Now, many, many people in the world know that Twilight isn’t great literature, to put it in the nicest way. Blah blah feminism blah blah, anti-feminist Mormons blah blah, Renesmee’s a chestburster from Alien blah blah (gotta say, I love that image), Edward’s a creepy abusive possessive stalker blah, Bella’s a vapid Mary Sue who only exists to be Edward’s girlfriend/wife/baby mommy blah blah. You’ve heard it all before, probably.

Though my hate of Twilight has only grown over the years, I do not hate Stephenie Meyer as a person. I read The Host and didn’t find it too bad, though a very long way from being something I loved. Yes, she wrote a crappy series. But she doesn’t deserve to be personally attacked because of it.

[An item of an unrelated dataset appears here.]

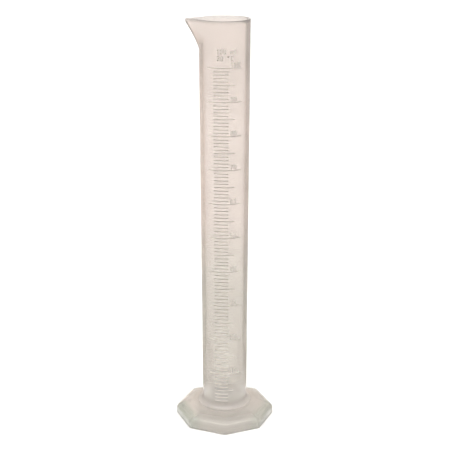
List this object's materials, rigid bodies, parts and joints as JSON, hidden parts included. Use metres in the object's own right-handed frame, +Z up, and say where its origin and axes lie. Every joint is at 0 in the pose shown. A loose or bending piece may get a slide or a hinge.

And let me say it right here—Mormons are not anti-feminist, strictly speaking. Feminism, even in its one-sided narrowmindedness, is women doing what they want because they want to. So, if a woman wants to be a stay-at-home mom because that’s what she wants, not because it’s what society expects of her, she is a feminist. Likewise, if she doesn’t want to get married, but wants to say single with hair flowing through the wind as she rides through the glen, firing arrows into the sunset, she is also a feminist. What is anti-feminist is a woman who becomes a wife and mother even though she doesn’t want to. A woman who really wants to just get married and have kids, but remains single and with a high-paying career because she knows all the flack she’d get if she ever settled down.

Yes, Mormons are encouraged to get married and have kids, and some people will make us feel guilty if we don’t by the time we’re twenty, but the presidency of the church does not condone such behavior. Every group has its fanatics, and we’re no different (boy, I could tell stories).

So, yes. I’m a Mormon. I don’t identify myself as a feminist only because I believe in equality between the sexes. One day, I do want to get married, and maybe even eventually have kids. But I absolutely loathe that horrific thing known as Twilight.